- [Job]:
Which lines hold the word "finishes"? Show each of them.
----- Information provided -----
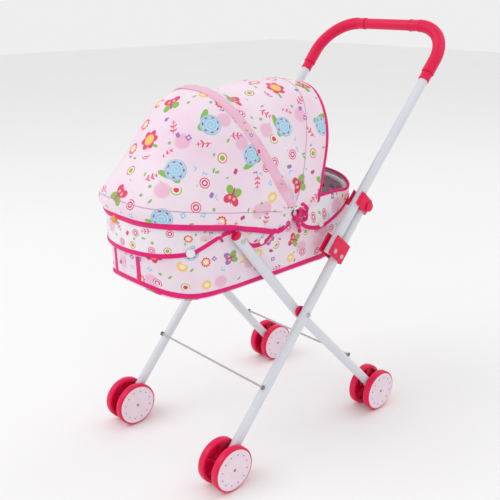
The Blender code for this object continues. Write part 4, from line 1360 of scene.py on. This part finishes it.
@dataclass
class Rims:
    """The padded rolls round both rim wires, the scalloped cuffs over them and the trims."""

    finishes: Finishes
    roll_half: float = 81.3
    roll_r: float = 4.2
    cuff_half: float = 84.7
    head_tip: float = -70.0
    foot_tip: float = 290.0
    foot_join: float = 149.0
    hem_wide: float = 5.4
    head_hem: tuple = ((-70, 326), (-21, 327), (-8, 332), (6, 337), (20, 341.5), (32, 343.5),
                       (40, 342.6), (50, 337.6), (62, 326), (70, 319), (77, 316.2), (88, 315.2),
                       (97, 316.5), (110, 324), (118, 329), (132, 338), (146, 348))
    foot_hem: tuple = ((146, 347), (155, 339), (165, 330), (175, 322.5), (185, 318), (203, 314.4),
                       (215, 315.6), (227, 319), (236, 323), (245, 327), (257, 335), (264, 343),
                       (270, 347), (290, 350))

    def build(self) -> None:
        """Make the rolls, cuffs, piping, snaps and bows."""
        self.roll("head_rim_roll", self.head_line(self.roll_half, -62.0), "head_rim",
                  "head_rim_wire")
        self.roll("foot_rim_roll", self.foot_line(self.roll_half - 2.2, 284.0), "foot_rim",
                  "foot_rim_wire")
        self.cuff("head", self.head_line(self.cuff_half, self.head_tip), self.head_hem, "head_rim")
        self.cuff("foot", self.foot_line(self.cuff_half, self.foot_tip), self.foot_hem, "foot_rim")
        self.snaps()
        for name, side in SIDES:
            self.bow(name, side)

    def head_line(self, half: float, tip: float) -> list[tuple[float, float]]:
        """Outline round the head, from the right hinge to the middle."""
        side = [(half, HINGE_Y - (HINGE_Y - HEAD_TURN) * i / 26) for i in range(26)]
        return [*side, *side_to_tip(half, HEAD_TURN, tip, 20)]

    def foot_line(self, half: float, tip: float) -> list[tuple[float, float]]:
        """Outline round the foot, from the right hinge to the middle."""
        side = [(half, self.foot_join + (FOOT_TURN - self.foot_join) * i / 22) for i in range(22)]
        return [*side, *side_to_tip(half, FOOT_TURN, tip, 14)]

    def roll(self, name: str, outline: Outline, body: str, node: str) -> None:
        """A padded roll of white cloth round a rim wire."""
        half = [at(x, y, smooth_line(RIM_LINE, y) + (2.0 if x < self.roll_half - 6 else 0.0))
                for x, y in outline]
        line = resample(both_sides(half), 150)
        radii = [(self.roll_r + 0.35 * math.sin(i * 0.9) + 0.2 * math.sin(i * 2.3)) * MM
                 for i in range(len(line))]
        piece = Bench.sweep(name, line, radii, 16)
        Bench.hang(piece, self.finishes.cuff_print, "printed_fabric", body, node)

    def cuff(self, name: str, outline: Outline, hem: Outline,
             body: str) -> None:
        """A cuff with a piped hem, hung over a rim roll."""
        columns = [(x, y, smooth_line(RIM_LINE, y), smooth_line(hem, y)) for x, y in outline]
        rows = []
        for share in (0.0, 0.05, 0.12, 0.3, 0.5, 0.75, 1.0):
            row = []
            for i, (x, y, rim, low) in enumerate(columns):
                tuck = {0.0: 5.0, 0.05: 1.6, 0.12: 0.3}.get(share, 0.0)
                top = rim + {0.0: 4.6, 0.05: 4.2}.get(share, 2.5)
                flare = 0.5 * share * math.sin(i * 0.7)
                inward = -ACROSS
                if not HEAD_TURN < y < FOOT_TURN:
                    turn = HEAD_TURN if y <= HEAD_TURN else FOOT_TURN
                    inward = Vector((0, turn, 0)) - Vector((x, y, 0))
                shift = inward.normalized() * (tuck - (flare if i > 26 else 0.0))
                height = top if share < 0.1 else top + (low - top) * (share - 0.12) / 0.88
                row.append(at(x + shift.x, y + shift.y, height))
            rows.append(both_sides(row))
        sheet, size, area = Bench.loft(f"{name}_cuff", rows, 0.7 * MM)
        Bench.hang(sheet, self.finishes.cuff_print, "printed_fabric", body)
        hem_pipe = self.hem(f"{name}_cuff_binding", rows[-2], rows[-1])
        Bench.hang(hem_pipe, self.finishes.binding, "printed_fabric", body)
        if name == "foot":
            top = [p + Vector((0, 0, 1.2 * MM)) for p in rows[1]]
            rim_pipe = Bench.sweep("foot_rim_piping", resample(top, 150), 2.3 * MM, 12)
            Bench.hang(rim_pipe, self.finishes.binding, "printed_fabric", body)
        min(area, size[0] * size[1])

    def hem(self, name: str, above: Line, edge: Line) -> Piece:
        """A flat binding folded over a cuff's lower edge."""
        rows = []
        for drop, lift in ((self.hem_wide, 0.3), (self.hem_wide - 1.0, 0.75), (1.2, 0.8),
                           (-0.4, 0.5), (-0.5, -0.5), (self.hem_wide - 1.0, -0.7)):
            row = []
            for i, (high, low) in enumerate(zip(above, edge)):
                up = (high - low).normalized()
                along = (edge[min(i + 1, len(edge) - 1)] - edge[max(i - 1, 0)]).normalized()
                out = along.cross(up).normalized()
                nearest = min(max(low.y, at(0, HEAD_TURN, 0).y), at(0, FOOT_TURN, 0).y)
                out = outwards(out, low - Vector((0, nearest, low.z)))
                row.append(low + up * drop * MM + out * lift * MM)
            rows.append(row)
        return Bench.loft(name, rows, 0.5 * MM)[0]

    def snaps(self) -> None:
        """Press studs on the cuffs, small ones by the bows and the button on the head's tip."""
        for name, side in SIDES:
            out = Vector((side, 0, 0))
            corner = Vector((side * 0.82, -0.57, 0)).normalized()
            places = (("head", 5.6, at(side * 80.4, -24, 331), corner, "head_rim"),
                      ("side", 4.4, at(side * 85.9, 91, 322), out, "head_rim"),
                      ("foot", 4.6, at(side * 85.9, 208, 321), out, "foot_rim"),
                      ("bow_high", 2.6, at(side * 87.6, 169, 338), out, "foot_rim"),
                      ("bow_low", 2.6, at(side * 87.6, 162, 333), out, "foot_rim"))
            for label, radius, base, axis, body in places:
                stud = Bench.dome(f"snap_{label}_{name}", radius, radius * 0.42, base, axis, 28)
                finish = self.finishes.zinc if label.startswith("bow") else self.finishes.snap
                Bench.hang(stud, finish, "pale_pink_plastic", body)
        button = Bench.dome("head_button", 5.2, 3.4, at(-12, -70.6, 364), Vector((0, -1, 0.15)), 24)
        Bench.hang(button, self.finishes.button, "pink_plastic", "head_rim")

    def bow(self, name: str, side: int) -> None:
        """The tied ribbon that holds the rim ends together at the hood's hinge."""
        loops = {"loop_a": ((86, 146, 352), (89, 153, 359), (92, 161, 357), (93, 165, 350),
                            (91.5, 160, 345),
                            (89, 153, 347), (87, 147, 350)),
                 "loop_b": ((86, 147, 349), (89, 152, 343), (91, 160, 338), (91.5, 166, 342),
                            (90, 163, 349),
                            (88.5, 155, 350)),
                 "tail_a": ((88, 150, 349), (90, 152, 340), (89.5, 156, 332), (88, 158, 327)),
                 "knot": ((86, 151, 341), (90, 153, 345), (91.5, 154.5, 350), (89.5, 154, 356),
                          (86, 152, 358))}
        pieces = []
        for label, corners in loops.items():
            line = rounded([at(side * (86 + (x - 86) * 1.2), 150 + (y - 150) * 1.35,
                               349 + (z - 349) * 1.3)
                            for x, y, z in corners], 3.2 * MM, 5)
            width = 3.2 if label == "knot" else 2.6
            radii = [width * (0.85 + 0.25 * math.sin(i * 1.1)) * MM for i in range(len(line))]
            pieces.append(Bench.sweep(f"bow_{label}_{name}", line, radii, 12))
        bow = Bench.join(pieces)
        bow.name = f"rim_bow_{name}"
        Bench.hang(bow, self.finishes.ribbon, "printed_fabric", "head_rim")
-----
- [Full answer]:
The Blender code for this object continues. Write part 4, from line 1360 of scene.py on. This part finishes it.
    finishes: Finishes
        Bench.hang(piece, self.finishes.cuff_print, "printed_fabric", body, node)
        Bench.hang(sheet, self.finishes.cuff_print, "printed_fabric", body)
        Bench.hang(hem_pipe, self.finishes.binding, "printed_fabric", body)
            Bench.hang(rim_pipe, self.finishes.binding, "printed_fabric", body)
                finish = self.finishes.zinc if label.startswith("bow") else self.finishes.snap
        Bench.hang(button, self.finishes.button, "pink_plastic", "head_rim")
        Bench.hang(bow, self.finishes.ribbon, "printed_fabric", "head_rim")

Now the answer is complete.